We are working with major mental health charities around the national campaign to end mental health discrimination. This campaign is called Time to Change and aims to help people understand the true face of mental health. Check out the myths below and see how clued up about mental health you are.
Myth: Mental health problems are very rare.
Fact: Mental health problems affect one in four people. Often people don’t talk about their problems for fear of being mocked or teased.
Myth: Mental health does not affect young children. Young children are generally happy - if they have problems it's just part of growing up.

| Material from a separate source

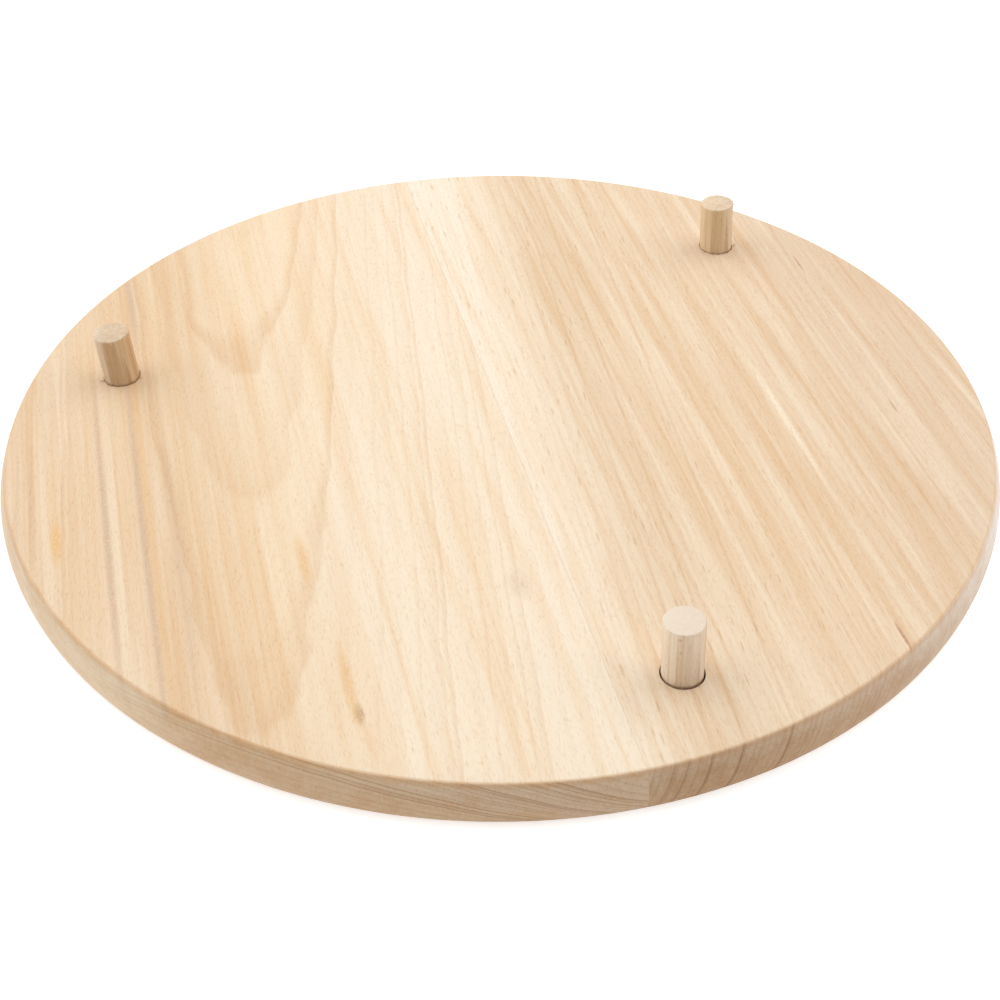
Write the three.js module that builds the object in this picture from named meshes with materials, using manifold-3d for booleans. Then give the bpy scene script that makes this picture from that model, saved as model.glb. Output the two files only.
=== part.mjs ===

Fact: Up to one in five children in the UK have a recognised mental health problem, and many do not receive the treatment they need. Left untreated, these problems can get worse - anyone talking about suicide should be taken very seriously.
Myth: Children are too young to get depressed, it must be something else.
Fact: Depression affects one in every 50 children under 12 years old, and one in every 20 teenagers. That’s over 800,000 children in the UK alone.
Myth: It is a normal part of ageing for old people to be lethargic and to lose interest in activities they used to enjoy. It’s also normal for them to have problems sleeping.
Fact: These are all signs of depression. Depression in the elderly often goes undiagnosed and untreated. The elderly and their families should look out for signs of depression and go to the GP if they are concerned.
Myth: Addicts are weak people. They aren’t sick and money shouldn’t be wasted on helping them get ‘well’.
Fact: Over half of all alcoholics and drug addicts have a mental health problem. The most common are depression and anxiety disorders. Drugs and alcohol can be used as a way of dealing with emotional problems - treating the underlying problem can help with the addiction.
Myth: Homeless people with a mental illness have no chance of recovery.
Fact: Homeless people can be helped by being given access to treatment, support for housing and other services. This can significantly decrease homelessness.
Myth: Troubled youth just need more discipline.
Fact: A report by the Prison Reform Trust estimates that nine out of ten people in prison have mental health problems. Over 90% of imprisoned young offenders have at least one, or a combination of, the following: personality disorder, psychosis, neurotic disorder or problems with substance misuse. In addition, over 30% will have spent time in the care system. Nearly 30% of young women in prison report that they have been sexually abused. These troubled young people have a complicated range of needs and require a combination of services to help with their problems. Increasing discipline is not likely to help.
Myth: You are unlikely to be depressed. You are probably just going through a phase. If you don’t do anything you will probably start to feel better naturally.
Fact: Depression is quite a common condition - about 15% of people will have a bout of severe depression at some point in their lives. However, the exact number of people with depression is hard to estimate because many people do not get help, or are not formally diagnosed. Women are twice as likely to suffer from depression as men, although men are far more likely to commit suicide. This may be because men are more reluctant to seek help for depression. Suffering in silence is not the answer - psychotherapy and/or medication have been shown to help.
Myth: Doctors spend most of their time treating physical health as this is the most common kind of illness and the most important.
Fact: Depression is the most common reason for visiting a GP. Mental health is just as important as physical health. The two are inter-connected, not separate. In fact, mental ill health can cause physical symptoms.
Myth: Mental illness is a personal problem not a business concern.
Fact: Depression is a leading cause of disability in the UK and accounts for a great deal of sickness absence.
Myth: Mental health problems are not real illnesses in the same way that physical illnesses are.
Fact: Brain disorders have been shown to have a genetic and biological cause, in exactly the same way that diabetes and cancer have. There is also evidence that shows they can be treated effectively, through the use of psychological therapies and/or medication for example.
Myth: Schizophrenics are often dangerous and violent. It is common for schizophrenics to kill people.
Fact: Schizophrenics are actually more likely to harm themselves than they are to harm other people. The incidence of violence in schizophrenics is not much higher than in the general population.
Myth: Depressed people are weak. They could snap themselves out of their bad mood if they just concentrated on being positive.
Fact: We know now that depression has nothing to do with being weak. Depression comes from changes in the brain that result in very real symptoms. Psychotherapy and/or medication has been shown to help.